Limited evidence exists on effects of school‐based nutrition policies. This study explored the influence of mandatory versus voluntary provincial school nutrition policies on student eating behaviors.

METHODS

A cross‐sectional, school‐based survey assessed student eating behaviors using self‐report survey measures in a representative sample of Canadian high school students from 7 provinces (N = 12,110). Provincial school nutrition policies were characterized as mandatory or voluntary. Healthful and nonhealthful eating behaviors were analyzed across sociodemographic characteristics.

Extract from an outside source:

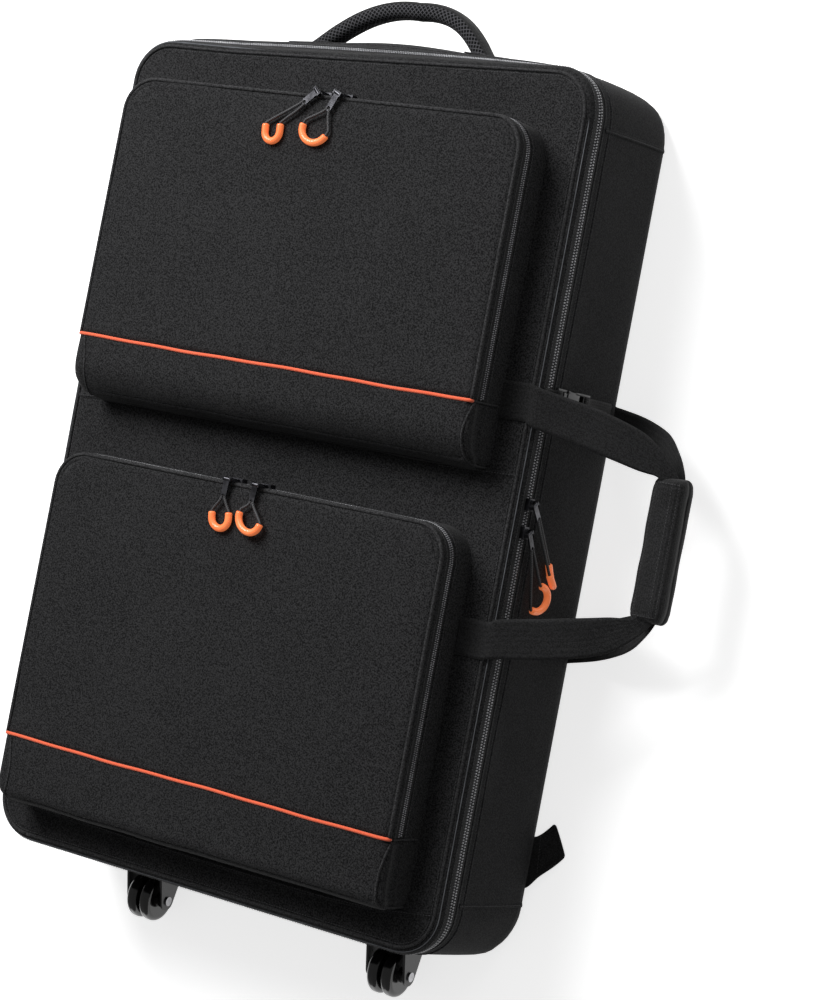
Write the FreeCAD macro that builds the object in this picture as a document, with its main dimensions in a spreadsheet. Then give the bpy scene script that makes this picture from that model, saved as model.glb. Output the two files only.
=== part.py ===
import FreeCAD, Part
import math
import os

import Sketcher
from FreeCAD import Placement, Rotation, Vector

# A rolling portfolio case, lying on its back. The origin is the middle of the back panel's outer face.
# +X is the side with the carrying handle, +Y runs up the case to the top handle, +Z is out of the front.

doc = FreeCAD.newDocument("portfolio_case")
sheet = doc.addObject("Spreadsheet::Sheet", "Dims")

DIMENSIONS = {
    # Case body
    "case_width": 606, "case_height": 940, "case_depth": 180, "case_corner": 50,
    "lid_depth": 20, "skin": 2, "foam": 6, "lid_foam": 5, "lining": 1,
    "zip_band": 11, "zip_end_inset": 30, "seam_gap": 1,
    "hinge_strip_width": 20, "hinge_strip_thick": 1, "hinge_strip_inset": 20,
    # Stiffening boards
    "back_board_width": 500, "back_board_height": 840, "back_board_thick": 2,
    "base_board_width": 480, "base_board_depth": 130, "base_board_thick": 3,
    # Front pockets
    "pocket_width": 522, "pocket_depth": 56, "pocket_corner": 38, "pocket_foot_corner": 14,
    "pocket_rim": 20, "pocket_zip_band": 7,
    "upper_foot": 48, "upper_height": 367, "upper_band": 71,
    "lower_foot": -423, "lower_height": 408, "lower_band": 79,
    "piping_radius": 1.5, "piping_inset": 4, "piping_drop": 0.3,
    # Webbing and carrying handle
    "webbing": 40, "webbing_thick": 2, "strap_offset": 127,
    "grip_reach": 129, "grip_length": 156, "grip_width": 38, "grip_depth": 17,
    "grip_core": 22, "grip_core_lift": 9, "grip_round": 9, "grip_gap": 0.2, "grip_end_inset": 2,
    "handle_hinge_gap": 3, "handle_level_inset": 2, "arm_bend": 34, "arm_taper": 16,
    "rear_root_thick": 1.5, "rear_root_depth": 7, "rear_strap_foot": 10,
    "carry_tab_foot": -365, "carry_tab_reach": 38, "carry_tab_level": 1,
    # Top handle
    "handle_span": 244, "handle_rise": 72, "handle_pad_radius": 10.5, "handle_core_radius": 4,
    "handle_pad_start": 17, "handle_core_start": 8, "anchor_length": 46, "anchor_width": 34,
    # Wheels
    "wheel_offset": 171, "wheel_height": 31, "wheel_radius": 27, "tyre_width": 15, "tyre_gap": 3,
    "wheel_drop": 53, "axle_radius": 3, "axle_clearance": 0.05, "hub_radius": 9, "hub_stand": 2,
    "tyre_round": 6, "rivet_radius": 5.5, "rivet_head": 2,
    "bracket_width": 52, "bracket_length": 54, "bracket_plate": 3, "ear_thick": 3, "ear_foot": 11,
    "screw_radius": 2, "screw_head_radius": 4, "screw_head": 2.4, "screw_inset": 9,
    # Side-release buckle
    "buckle_width": 30, "buckle_strap": 25, "buckle_thick": 9, "buckle_place": 133,
    "buckle_drop": 12, "buckle_bar_depth": 16, "buckle_bar_lap": 8, "socket_depth": 32,
    "tongue_width": 16, "tongue_reach": 12, "tongue_lift": 4, "tongue_thick": 2.4,
    "mouth_width": 20, "mouth_depth": 16, "mouth_height": 5.4, "mouth_floor": 2,
    "socket_lift": 0.4, "buckle_clearance": 0.3, "lid_strap_inset": 4,
    # Zip pulls
    "slider_length": 13, "slider_width": 10, "slider_thick": 5, "slider_gap": 0.5,
    "link_length": 22, "link_width": 7, "link_thick": 1.8, "link_eye": 2, "link_eye_inset": 3.5,
    "link_barrel": 2.2, "link_pin": 1.05, "link_pin_clearance": 0.05, "link_cheek": 1.4,
    "cheek_gap": 0.3, "saddle_gap": 0.4, "saddle_thick": 1.2, "saddle_drop": 3,
    "column_half": 2.5, "column_depth": 4, "side_column_half": 2, "pull_head_gap": 3,
    "pull_lift": 4.2,
    "cord_radius": 1.3, "tip_radius": 3.8, "tip_bend": 10.5,
}
for row, (alias, number) in enumerate(DIMENSIONS.items(), start=1):
    sheet.set(f"A{row}", alias)
    sheet.set(f"B{row}", str(number))
    sheet.setAlias(f"B{row}", alias)
doc.recompute()


class Size:
    """A length that knows its number and the spreadsheet expression it comes from."""

    def __init__(self, value, text):
        self.value = float(value)
        self.text = text

    def combine(self, other, sign, value):
        return Size(value, f"({self.text} {sign} {as_size(other).text})")

    def __add__(self, other):
        return self.combine(other, "+", self.value + as_size(other).value)

    def __sub__(self, other):
        return self.combine(other, "-", self.value - as_size(other).value)

    def __mul__(self, other):
        return self.combine(other, "*", self.value * as_size(other).value)

    def __truediv__(self, other):
        return self.combine(other, "/", self.value / as_size(other).value)

    def __radd__(self, other):
        return as_size(other) + self

    def __rsub__(self, other):
        return as_size(other) - self

    def __neg__(self):
        return as_size(0) - self


def as_size(number):
    return number if isinstance(number, Size) else Size(number, f"{number}")


class Sheet:
    """Reads an aliased cell as a Size: dims.case_width."""

    def __getattr__(self, alias):
        return Size(getattr(sheet, alias), f"Dims.{alias}")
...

Regression models were used to assess the association between policy type and eating behaviors, and to explore potential moderating variables.

RESULTS

Healthful and nonhealthful eating behaviors differed significantly across several sociodemographic characteristics. Overall, neither healthful nor nonhealthful eating behaviors differed significantly between schools with voluntary and mandatory nutrition policies (odds ratio [OR] = 0.83, 95% confidence interval [CI] 0.64‐1.08; OR = 1.16, 95% CI 0.83‐1.64). Frequency of buying lunch at school and buying lunch out moderated the association between policy enforcement level and healthful eating behaviors (p = .0472, p = .0119). Frequency of buying lunch out moderated the association between policy enforcement levels and nonhealthful eating behaviors (p = .0009).

CONCLUSIONS

This study documents nonhealthful components of Canadian adolescents' diets, and the results highlight important areas for future research in assessing the effectiveness of school nutrition policies.